L'univers du signe c'est autre chose.

Lorsque quelqu'un me fait signe, m'appelle, il faut bien que je lève les yeux, que je me retourne en direction de cette voix, que j'avance, que je tende les mains, que je parle; une communion s'établit qui porte en elle quelque chose d'irrévocable et qui déjà, de par sa nature, s'établit au delà des frontières du temps.

L'univers du signe, c'est l'univers de la communion mais qui ne peut s'établir que dans la désappropriation et l'oubli de soi.

Pour que le monde devienne le Corps Total du Christ, il faut que nous y entrions non pas comme dans un terrain de chasse ouvert à la convoitise insatiable de nos désirs mais comme dans une nef immense où retentissent de toutes parts des appels à la communion. Et nous voilà invités une fois de plus à la conversion profonde de nos manières de penser et d'agir.

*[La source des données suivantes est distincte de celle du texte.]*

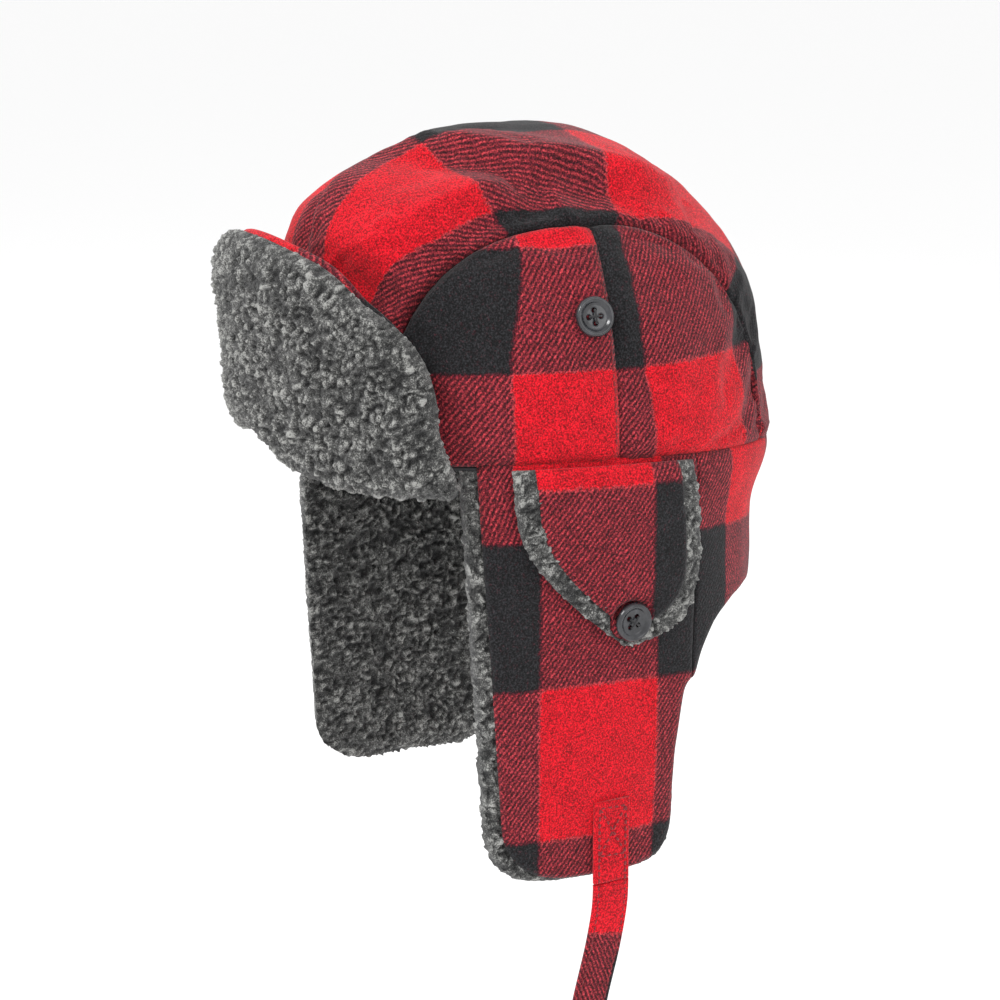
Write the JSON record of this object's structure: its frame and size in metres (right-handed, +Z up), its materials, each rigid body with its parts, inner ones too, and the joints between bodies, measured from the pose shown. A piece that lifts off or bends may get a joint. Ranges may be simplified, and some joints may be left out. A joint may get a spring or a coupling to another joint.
{
  "type": "trapper hat",
  "caption": "A padded plaid trapper hat with a folded-up pile visor, pile-lined ear flaps and neck curtain, buttoned vent flaps over the ear ports, and a hanging chin strap.",
  "frame": {"origin": "centre of the head opening, at the height of the brow seam in front", "axes": "+X is the wearer's left, -Y is the front and +Z is up"},
  "size_m": [0.2098, 0.2458, 0.533],
  "materials": {
    "plaid": "brushed twill in a red, burgundy and charcoal buffalo check, with turned and stitched edges",
    "sherpa": "grey curly pile about 7 mm deep",
    "batting": "bonded polyester wadding",
    "lining": "quilted charcoal taffeta",
    "sweatband": "black cotton twill tape",
    "button": "dark grey glossy resin with a raised rim and four holes",
    "thread": "black polyester sewing thread",
    "hook_and_loop": "black nylon hook-and-loop tape"
  },
  "bodies": {
    "crown": {"crown_centre_panel": "plaid", "side_panel_front_left": "plaid", "side_panel_rear_left": "plaid", "side_panel_front_right": "plaid", "side_panel_rear_right": "plaid", "crown_batting": "batting", "crown_lining": "lining", "sweatband": "sweatband", "crown_button_left": "button", "crown_button_thread_left": "thread", "crown_button_right": "button", "crown_button_thread_right": "thread", "neck_curtain_shell": "plaid", "neck_curtain_sherpa": "sherpa"},
    "visor": {"visor_shell": "plaid", "visor_padding": "batting", "visor_sherpa": "sherpa"},
    "ear_flap_left": {"ear_flap_shell_left": "plaid", "ear_flap_sherpa_left": "sherpa", "ear_button_left": "button", "ear_button_thread_left": "thread", "chin_strap_anchor": "plaid"},
    "ear_flap_right": {"ear_flap_shell_right": "plaid", "ear_flap_sherpa_right": "sherpa", "ear_button_right": "button", "ear_button_thread_right": "thread", "strap_loop_patch": "hook_and_loop"},
    "vent_flap_left": {"vent_flap_sherpa_left": "sherpa", "vent_flap_shell_left": "plaid"},
    "vent_flap_right": {"vent_flap_sherpa_right": "sherpa", "vent_flap_shell_right": "plaid"},
    "chin_strap": {"chin_strap": "plaid", "strap_hook_patch": "hook_and_loop"}
  },
  "joints": [
    {"name": "visor_fold", "type": "hinge", "parent": "crown", "child": "visor", "pos_m": [0, -0.104, -0.003], "axis": [1, 0, 0], "range_deg": [-2, 100]},
    {"name": "ear_flap_left_fold", "type": "hinge", "parent": "crown", "child": "ear_flap_left", "pos_m": [0.1005, -0.011, -0.003], "axis": [0.12, 0.9928, 0], "range_deg": [-150, 6]},
    {"name": "ear_flap_right_fold", "type": "hinge", "parent": "crown", "child": "ear_flap_right", "pos_m": [-0.1005, -0.011, -0.003], "axis": [0.12, -0.9928, 0], "range_deg": [-150, 6]},
    {"name": "vent_flap_left_fold", "type": "hinge", "parent": "ear_flap_left", "child": "vent_flap_left", "pos_m": [0.0998, -0.0105, -0.0034], "axis": [-0.0397, -0.9944, -0.0982], "range_deg": [0, 186]},
    {"name": "vent_flap_right_fold", "type": "hinge", "parent": "ear_flap_right", "child": "vent_flap_right", "pos_m": [-0.0998, -0.0105, -0.0034], "axis": [-0.0397, 0.9944, 0.0982], "range_deg": [0, 186]},
    {"name": "chin_strap_swing", "type": "hinge", "parent": "ear_flap_left", "child": "chin_strap", "pos_m": [0.0924, -0.009, -0.1847], "axis": [0, 1, 0], "range_deg": [-60, 75]}
  ]
}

Car c'est toute notre vie qui est concernée. Aussi bien notre manière de vivre l'amour que celle de diriger une entreprise. Aussi bien notre comportement avec nos enfants que notre activité au sein d'un parti ou d'un syndicat. Le fidèle n'y échappe pas qui, à la messe peut être consommateur passif ou créateur actif de communion. Mais le prêtre non plus qui peut exercer son autorité comme un pouvoir de domination ou comme une consécration au service d'une communauté à susciter et à faire grandir dans la liberté de la foi.

Il y avait de l'inquiétude dans l'interrogation des Hébreux découvrant la manne: «Qu'est-ce que c'est?»

Notre main pourrait trembler quand au moment où elle se tend le prêtre dit: «le Corps du Christ».

Mais non, ce ne serait pas juste car ce n'est pas de tout repos d'être un peuple que Dieu nourrit; nous ne devons pas oublier que le pain qui nous est donné est un pain vivant, plus fort que l'attrait du néant et qui nous entraîne dans le mouvement de la vie éternelle, c'est-à-dire de l'universelle et inépuisable communion.